Expanding, Reopening PAC
Familiar faces are involved with the renovation of the John E. Andrus Center for Public Affairs (or PAC), too. Nathan Rich ’02 is helping to lead the design of a new gallery that will be built to connect PAC and Olin Library. Rich’s partner and wife, Miriam Peterson, was a visiting architecture professor at Wesleyan in 2012. The proposal submitted by their firm, Peterson Rich Office of Brooklyn, New York, won a two-phase design competition held by the University.
Made of limestone, white oak, stainless steel, and granite, the bright, contemporary-style space will contain a 2,250-square foot lobby and 1,500 square feet for displaying art.
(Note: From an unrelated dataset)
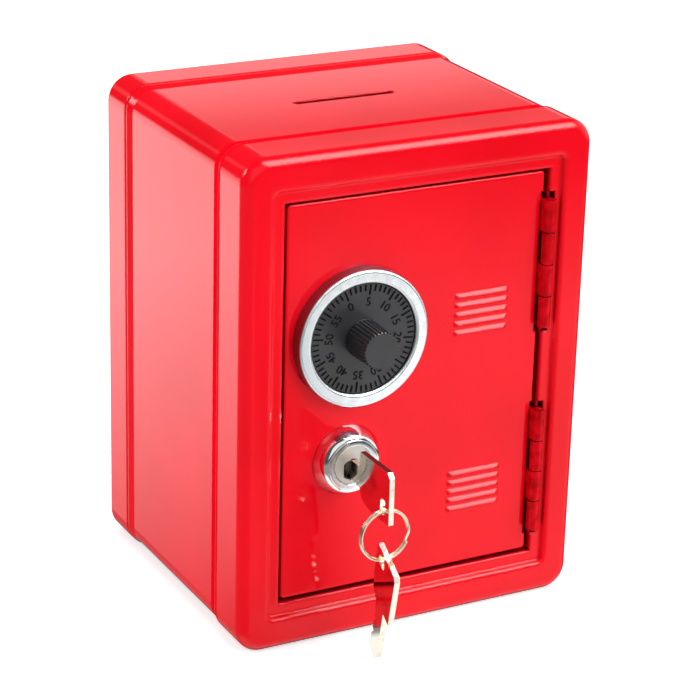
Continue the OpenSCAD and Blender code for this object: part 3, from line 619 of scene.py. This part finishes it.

It will hold both an exhibition gallery and a learning gallery where faculty and students can engage with the University’s collections, including the world-renowned collection of works on paper (which will be newly housed in Olin, rather than the Davison Art Center).
“By moving the prints to Olin, they will become a learning resource for the entire campus community, just like the library stacks,” Rich said. “A biology professor might pull prints from Dürer’s studies of human proportion, for example; or a history professor could have their students look at Japanese woodblock prints that date back to the 17th century.”
Overall, the PAC renovations—which begin in May and will be completed by January 2024—will expand the building by nearly 20%, with a 75% increase in classroom space. The new gallery, which includes universally accessible entrances, will provide a 21st-century entry to both PAC and Olin, and will offer students and other campus community members a sheltered shortcut across campus. Manicured outdoor plazas nestled on either side of the gallery will also serve as new gathering spots.
“We tried to think of this project as an opportunity to add new and important spaces to the campus that didn’t exist when I was a student,” said Rich, who was a fine arts major. “I see Wesleyan as one of my homes. It will always be special to me. To be able to add to it in this way is tremendously meaningful.”